◆ **Dataset content**:
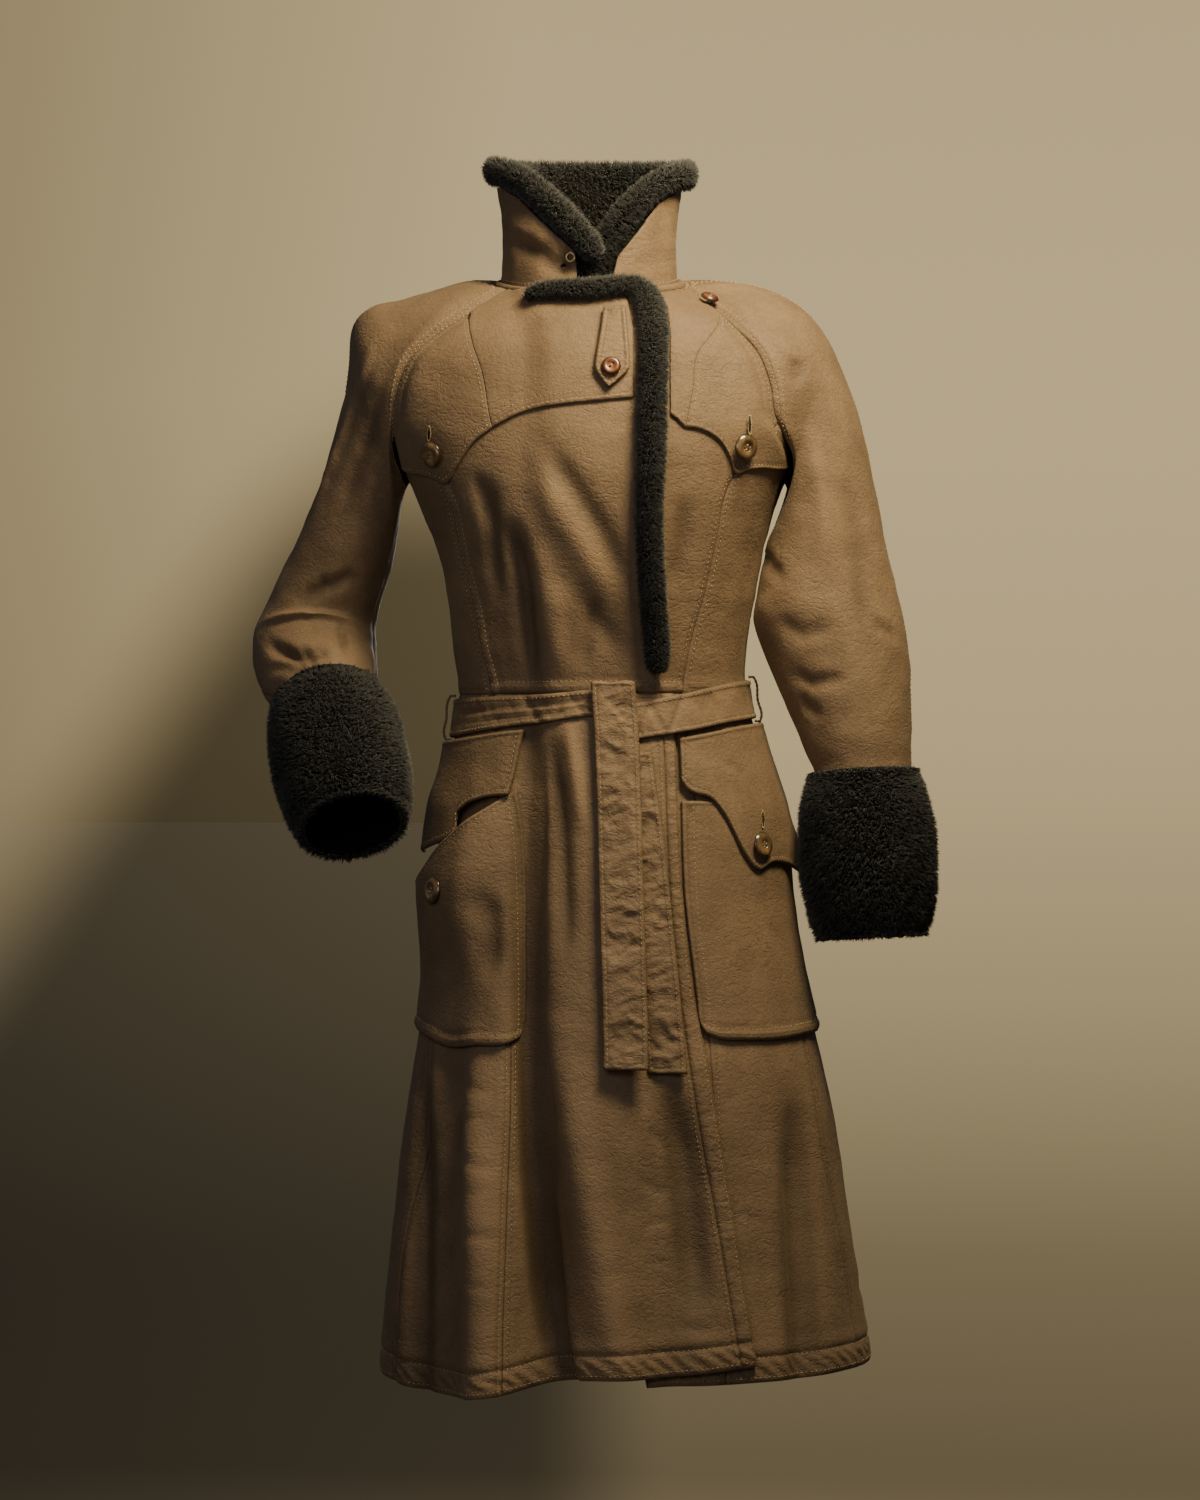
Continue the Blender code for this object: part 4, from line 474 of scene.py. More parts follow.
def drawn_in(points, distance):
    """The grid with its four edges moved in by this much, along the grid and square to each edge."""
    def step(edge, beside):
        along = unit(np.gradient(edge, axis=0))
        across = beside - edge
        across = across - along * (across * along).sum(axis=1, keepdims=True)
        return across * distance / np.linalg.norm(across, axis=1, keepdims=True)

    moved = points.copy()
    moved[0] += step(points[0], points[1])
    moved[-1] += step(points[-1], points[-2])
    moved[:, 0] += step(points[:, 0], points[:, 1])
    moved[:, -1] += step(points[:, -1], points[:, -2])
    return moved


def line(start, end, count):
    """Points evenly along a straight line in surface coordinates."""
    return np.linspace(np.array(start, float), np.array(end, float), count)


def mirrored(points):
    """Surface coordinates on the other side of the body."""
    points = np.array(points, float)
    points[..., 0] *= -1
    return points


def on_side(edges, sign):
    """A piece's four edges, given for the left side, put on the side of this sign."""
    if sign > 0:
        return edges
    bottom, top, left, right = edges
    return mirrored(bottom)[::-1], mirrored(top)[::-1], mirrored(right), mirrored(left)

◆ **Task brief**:
Extract the listing in its entirety and repeat it exactly.

◆ **Result of this exercise**:
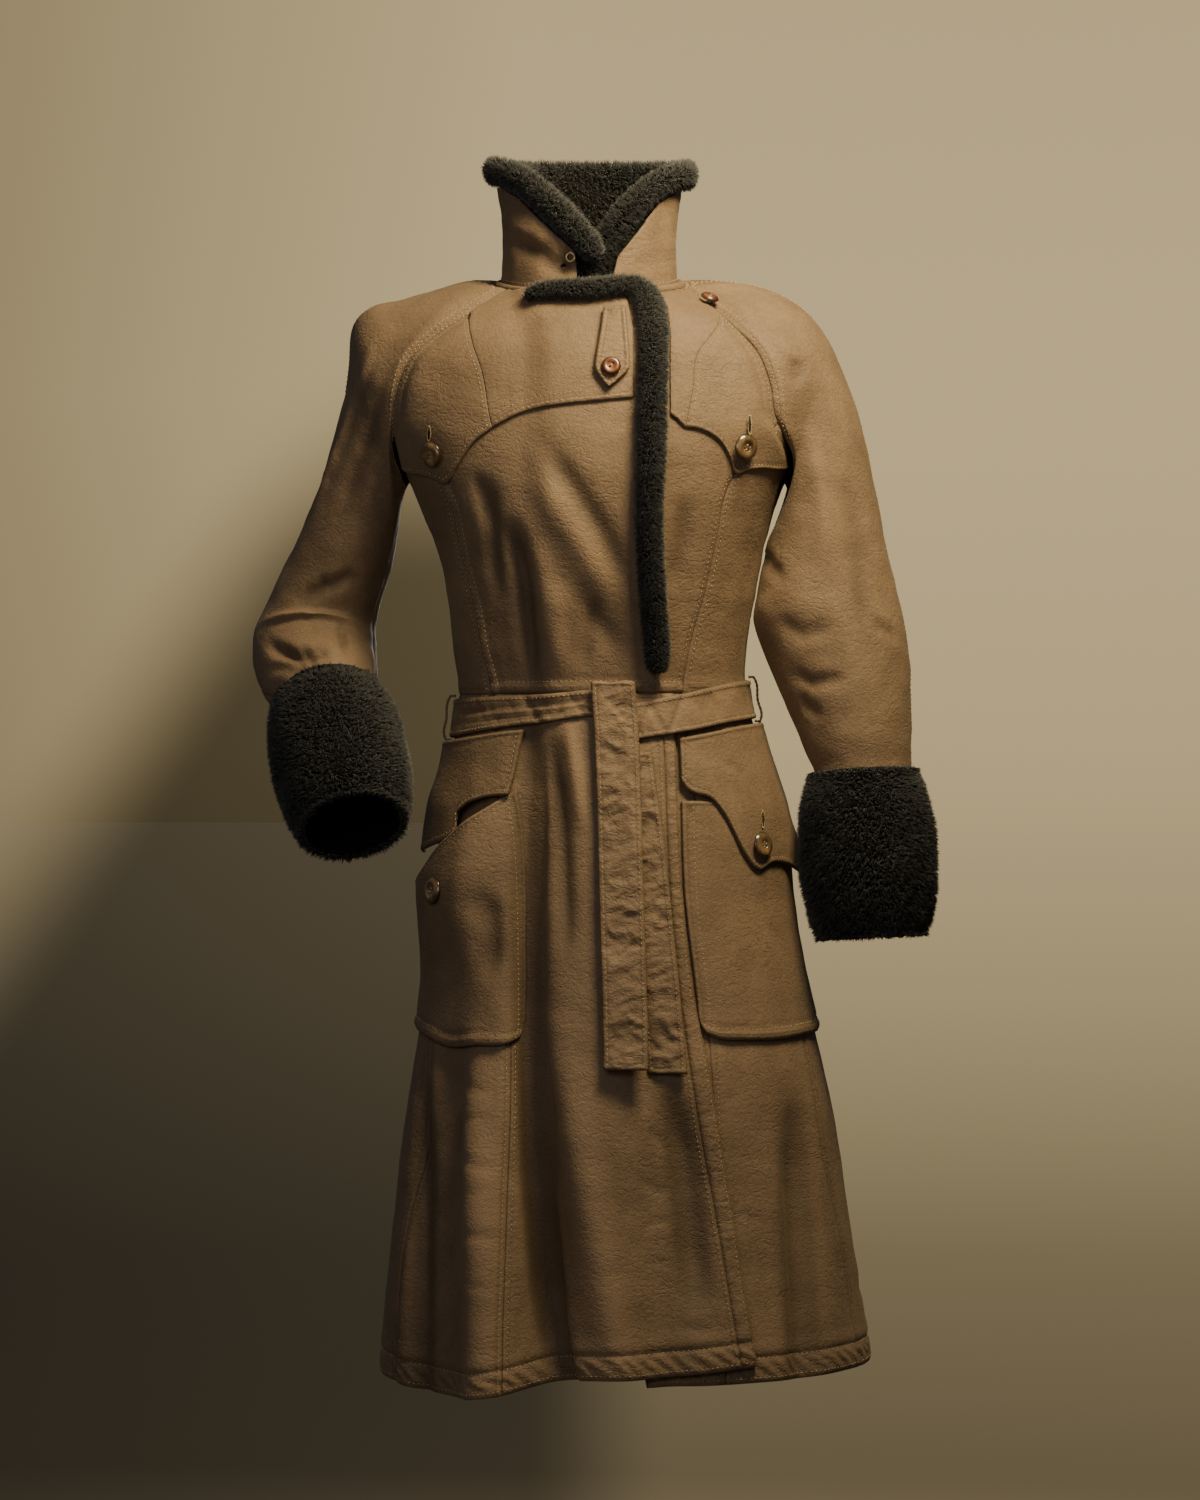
Continue the Blender code for this object: part 4, from line 474 of scene.py. More parts follow.
def drawn_in(points, distance):
    """The grid with its four edges moved in by this much, along the grid and square to each edge."""
    def step(edge, beside):
        along = unit(np.gradient(edge, axis=0))
        across = beside - edge
        across = across - along * (across * along).sum(axis=1, keepdims=True)
        return across * distance / np.linalg.norm(across, axis=1, keepdims=True)

    moved = points.copy()
    moved[0] += step(points[0], points[1])
    moved[-1] += step(points[-1], points[-2])
    moved[:, 0] += step(points[:, 0], points[:, 1])
    moved[:, -1] += step(points[:, -1], points[:, -2])
    return moved


def line(start, end, count):
    """Points evenly along a straight line in surface coordinates."""
    return np.linspace(np.array(start, float), np.array(end, float), count)


def mirrored(points):
    """Surface coordinates on the other side of the body."""
    points = np.array(points, float)
    points[..., 0] *= -1
    return points


def on_side(edges, sign):
    """A piece's four edges, given for the left side, put on the side of this sign."""
    if sign > 0:
        return edges
    bottom, top, left, right = edges
    return mirrored(bottom)[::-1], mirrored(top)[::-1], mirrored(right), mirrored(left)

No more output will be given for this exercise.